**** PROVIDED MATERIAL
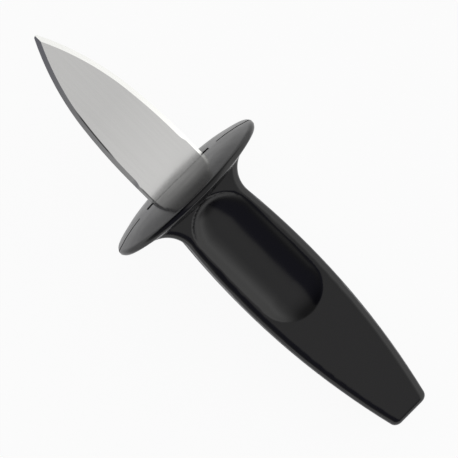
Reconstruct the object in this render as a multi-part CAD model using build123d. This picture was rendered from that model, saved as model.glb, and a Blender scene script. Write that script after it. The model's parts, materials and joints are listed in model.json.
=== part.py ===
from build123d import *
import os
from math import asin, atan2, degrees, hypot, radians, tan

# All lengths are in millimetres and all angles in degrees.
# The knife is shaped level, about its long axis: X runs to the tip, Y across, Z up through the blade's flat.
# The middle of the guard's front is at zero. At the end it is set down as it lies on a table.

# Blade, the part that shows
blade_length = 61.2
blade_width = 21.2
blade_thickness = 2.5
edge_thickness = 0.3
bevel_width = 1.4
ricasso_bevel_width = 0.9
ricasso_length = 6.0
run_in_length = 3.0
tip_radius = 0.8
belly_station_share = 0.5
belly_width_share = 0.88

# Tang, the part that the handle hides
shoulder_depth = 6.0
tang_width = 13.0
tang_length = 74.0
tang_corner_radius = 1.5
tang_hole_diameter = 6.0
tang_hole_station_shares = (0.36, 0.8)

# Guard
guard_diameter = 55.6
guard_rim_thickness = 2.2
# Where the narrow flats that round the rim meet, as shares of the way over it
guard_rim_flat_shares = (0.0, 0.2, 0.4, 0.6, 0.8, 1.0)
guard_dome_drop = 2.7
guard_back_angle = 15.5
guard_hub_diameter = 36.0
guard_hub_angle = 9.0
# The mouth of the slot that the blade comes out of
slot_width = 25.8
slot_depth = 2.5
slot_clearance = 0.1

# Grip, with the neck that flares into the guard
handle_length = 99.5
handle_width = 27.0
handle_thickness = 20.4
handle_taper_angle = 1.1
widest_station_share = 0.417
neck_station = 16.5
neck_width_share = 0.909
flare_width = 35.0
flare_sink = 2.0
butt_width = 13.2
broad_edge_radius = 3.0
butt_edge_radius = 2.3

# Thumb scoops, one on each broad side
scoop_start = 8.4
scoop_length_share = 0.478
scoop_width = 20.6
scoop_depth = 5.0
scoop_edge_chamfer = 0.3

# How far a cutting shape runs past what it cuts
overrun = 1.0
# The most that a rounded corner takes of the wall it stands on
corner_limit_share = 0.45

half_blade = blade_width / 2
half_tang = tang_width / 2
half_blade_thickness = blade_thickness / 2
guard_radius = guard_diameter / 2
guard_rim_radius = guard_rim_thickness / 2
guard_hub_radius = guard_hub_diameter / 2
rim_front = -guard_dome_drop
rim_back = rim_front - guard_rim_thickness
bevel_slope = (half_blade_thickness - edge_thickness / 2) / bevel_width


def blade_edge():
    """The blade's edge on the +Y side, from the end of the ricasso to the point."""
    start = (ricasso_length + run_in_length, half_blade)
    belly = (blade_length * belly_station_share, half_blade * belly_width_share)
    rear = TangentArc(start, belly, tangent=(1, 0))
    front = TangentArc(belly, (blade_length, 0), tangent=rear % 1)
    return rear, front


def blank_outline():
    """The flat outline of the whole blank, blade and tang."""
    rear, front = blade_edge()
    shoulder = Polyline(
        (-tang_length, 0),
        (-tang_length, half_tang),
        (-shoulder_depth, half_tang),
        (-shoulder_depth, half_blade),
        rear @ 0,
    )
    side = Curve() + [shoulder, rear, front]
    outline = make_face(side + mirror(side, Plane.XZ))
    tang_corners = outline.vertices().filter_by(lambda v: v.X < 0 and abs(v.Y) > half_tang / 2)
    wall = half_blade - half_tang
    outline = fillet(tang_corners, min(tang_corner_radius, wall * corner_limit_share))
    outline = fillet(outline.vertices().sort_by(Axis.X)[-1], tip_radius)
    for share in tang_hole_station_shares:
        outline -= Pos(-tang_length * share) * Circle(tang_hole_diameter / 2)
    return outline


def bevel_cutter():
    """What grinding takes off above one edge: a facet that widens from the ricasso into the blade."""
    rear, front = blade_edge()
    outset = bevel_width - ricasso_bevel_width
    first = (-overrun, half_blade + outset)
    second = (ricasso_length, half_blade + outset)
    middle = (ricasso_length + run_in_length / 2, half_blade + outset / 2)
    level = Line(first, second)
    turn_in = TangentArc(second, middle, tangent=(1, 0))
    turn_back = TangentArc(middle, rear @ 0, tangent=turn_in % 1)
    past_point = Line(front @ 1, front @ 1 + (front % 1) * bevel_width * 2)
    path = Wire(Curve() + [level, turn_in, turn_back, rear, front, past_point])
    top = half_blade_thickness + overrun
    inner = -(top - edge_thickness / 2) / bevel_slope
    low = edge_thickness / 2 - overrun * bevel_slope
    facet = Polygon((inner, top), (overrun, low), (overrun, top), align=None)
    start = Plane(origin=first, x_dir=(0, 1, 0), z_dir=(1, 0, 0))
    return sweep(start * facet, path)


def blade():
    """The steel blank, bevelled along both edges of both sides."""
    steel = extrude(blank_outline(), half_blade_thickness, both=True)
    cutter = bevel_cutter()
    for one_side in (cutter, mirror(cutter, Plane.XZ)):
        steel -= one_side
        steel -= mirror(one_side, Plane.XY)
    return steel


def guard_back(radius):
    """How far along the knife the guard's back lies, at a distance from the middle of the guard."""
    outer = guard_radius - guard_rim_radius - max(radius, guard_hub_radius)
    inner = max(guard_hub_radius - radius, 0)
    return rim_back - outer * tan(radians(guard_back_angle)) - inner * tan(radians(guard_hub_angle))


def guard():
    """The round guard: a shallow dome in front, a rounded rim, and a back that is steeper outside its hub."""
    rim_height = guard_radius - guard_rim_radius
    dome = TangentArc((0, 0), (rim_front, rim_height), tangent=(0, 1))
    over_rim = ThreePointArc(dome @ 1, (rim_front - guard_rim_radius, guard_radius), (rim_back, rim_height))
    rim = Polyline([over_rim @ share for share in guard_rim_flat_shares])
    hub = (guard_back(guard_hub_radius), guard_hub_radius)
    back = Polyline(rim @ 1, hub, (guard_back(0), 0), (0, 0))
    return revolve(make_face(Curve() + [dome, rim, back]), Axis.X)


def grip_outline():
    """The flat outline of neck and grip, from inside the guard to just past the butt."""
    widest = (-handle_length * widest_station_share, handle_width / 2)
    rear = TangentArc(widest, (-handle_length, butt_width / 2), tangent=(-1, 0))
    neck = (-neck_station, handle_width * neck_width_share / 2)
    front = TangentArc(widest, neck, tangent=(1, 0))
    flare_end = (guard_back(flare_width / 2), flare_width / 2)
    flare = TangentArc(front @ 1, flare_end, tangent=front % 1)
    past_butt = rear @ 1 + (rear % 1) * overrun
    end = Polyline(rear @ 1, past_butt, (past_butt.X, 0))
    sunk = flare @ 1 + (flare % 1) * flare_sink
    root = Polyline(flare @ 1, sunk, (rim_front, sunk.Y), (rim_front, 0))
    side = Curve() + [end, rear, front, flare, root]
    return make_face(side + mirror(side, Plane.XZ))


def scoop_cutter():
    """A round-ended bar that leaves the thumb scoop in a broad side at height zero."""
    half_width = scoop_width / 2
    scoop_length = handle_length * scoop_length_share
    radius = (half_width**2 + scoop_depth**2) / (2 * scoop_depth)
    height = radius - scoop_depth
    front = -scoop_start - half_width
    rear = -scoop_start - scoop_length + half_width
    middle = Plane(origin=((front + rear) / 2, 0, height), z_dir=(1, 0, 0))
    bar = middle * Cylinder(radius, front - rear)
    for station in (front, rear):
        bar += Pos(station, 0, height) * Rot(90, 0, 0) * Sphere(radius)
    return bar


def half_grip():
    """The upper half of the grip, shaped with its broad side level and then leant to the taper."""
    half_thickness = handle_thickness / 2
    block = extrude(grip_outline(), -half_thickness - overrun)
    broad_side = block.faces().sort_by(Axis.Z)[-1]
    block = fillet(broad_side.edges().filter_by(GeomType.CIRCLE), broad_edge_radius)
    cutter = scoop_cutter()
    scooped = block - cutter
    scooped = chamfer(new_edges(block, cutter, combined=scooped), scoop_edge_chamfer)
    leant = Pos(0, 0, half_thickness) * Rot(0, -handle_taper_angle, 0) * scooped
    return split(leant, Plane.XY, keep=Keep.TOP)


def handle():
    """The moulding: guard, flared neck and grip in one, made around the tang."""
    upper = half_grip()
    grip = upper + mirror(upper, Plane.XY)
    grip = split(grip, Plane(origin=(-handle_length, 0, 0), z_dir=(1, 0, 0)), keep=Keep.TOP)
    butt = grip.faces().sort_by(Axis.X)[0]
    grip = fillet(butt.edges(), butt_edge_radius)
    body = grip + guard()
    slot_mouth = Box(slot_depth * 2, slot_width, blade_thickness + slot_clearance * 2)
    return body - extrude(blank_outline(), half_blade_thickness, both=True) - slot_mouth


def resting_place(*pieces):
    """Where the level knife goes when it is set down: on the guard's rim and the butt's lower edge."""
    butt_height = handle_thickness / 2 - handle_length * tan(radians(handle_taper_angle)) - butt_edge_radius
    rim_height = guard_radius - guard_rim_radius
    rim_station = guard_dome_drop + guard_rim_radius
    run = handle_length - butt_edge_radius - rim_station
    rise = rim_height - butt_height
    lift = asin((guard_rim_radius - butt_edge_radius) / hypot(run, rise)) + atan2(rise, run)
    turned = Compound([Rot(0, -degrees(lift), 0) * piece for piece in pieces]).bounding_box()
    low = Vector(turned.center().X, 0, turned.min.Z)
    return Pos(-low) * Rot(0, -degrees(lift), 0)


if __name__ == "__main__":
    os.makedirs("parts", exist_ok=True)
    pieces = {"blade": blade(), "handle": handle()}
    place = resting_place(*pieces.values())
    for node, piece in pieces.items():
        export_step(place * piece, f"parts/{node}.step")
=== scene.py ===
import json
from math import copysign, cos, hypot, pi, radians, sin, tan

import bpy
from mathutils import Matrix, Vector


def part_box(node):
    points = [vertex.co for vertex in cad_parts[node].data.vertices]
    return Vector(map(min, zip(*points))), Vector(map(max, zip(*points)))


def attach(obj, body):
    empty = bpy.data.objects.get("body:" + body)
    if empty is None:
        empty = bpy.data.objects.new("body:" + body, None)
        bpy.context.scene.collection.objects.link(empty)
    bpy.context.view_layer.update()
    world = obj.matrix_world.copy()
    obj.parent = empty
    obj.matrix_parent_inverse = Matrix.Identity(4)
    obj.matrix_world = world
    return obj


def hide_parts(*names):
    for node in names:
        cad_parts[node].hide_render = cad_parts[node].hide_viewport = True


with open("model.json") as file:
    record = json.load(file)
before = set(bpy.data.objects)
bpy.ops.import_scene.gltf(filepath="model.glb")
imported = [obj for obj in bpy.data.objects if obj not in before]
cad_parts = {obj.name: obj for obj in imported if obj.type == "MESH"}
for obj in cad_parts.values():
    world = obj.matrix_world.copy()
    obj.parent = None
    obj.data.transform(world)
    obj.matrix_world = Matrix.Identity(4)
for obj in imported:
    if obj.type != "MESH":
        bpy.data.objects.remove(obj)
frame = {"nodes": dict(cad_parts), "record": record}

bl_info = {
    "name": "Oyster knife",
    "version": (1, 0, 0),
    "blender": (4, 5, 0),
    "location": "View3D > Sidebar > Oyster knife",
    "description": "Finishes an oyster knife in satin steel and black moulded plastic, "
    "and sets it in a pale studio",
    "category": "Object",
}


# The knife's own directions: along to the tip, across, and up through the blade's flat

mounts = {mount["name"]: mount for mount in frame["record"]["mounts"]}
BUTT = Vector(mounts["butt_end"]["pos_m"])
ALONG = -Vector(mounts["butt_end"]["axis"])
ABOVE = Vector(mounts["blade_flat"]["axis"])
ACROSS = ABOVE.cross(ALONG)
HANDLE_LENGTH = 0.0995
GUARD_FRONT = BUTT + ALONG * HANDLE_LENGTH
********
▸ WHAT YOU NEED TO DO
Every line that holds the word "empty" should be extracted.

▸ FINISHED EXERCISE
    empty = bpy.data.objects.get("body:" + body)
    if empty is None:
        empty = bpy.data.objects.new("body:" + body, None)
        bpy.context.scene.collection.objects.link(empty)
    obj.parent = empty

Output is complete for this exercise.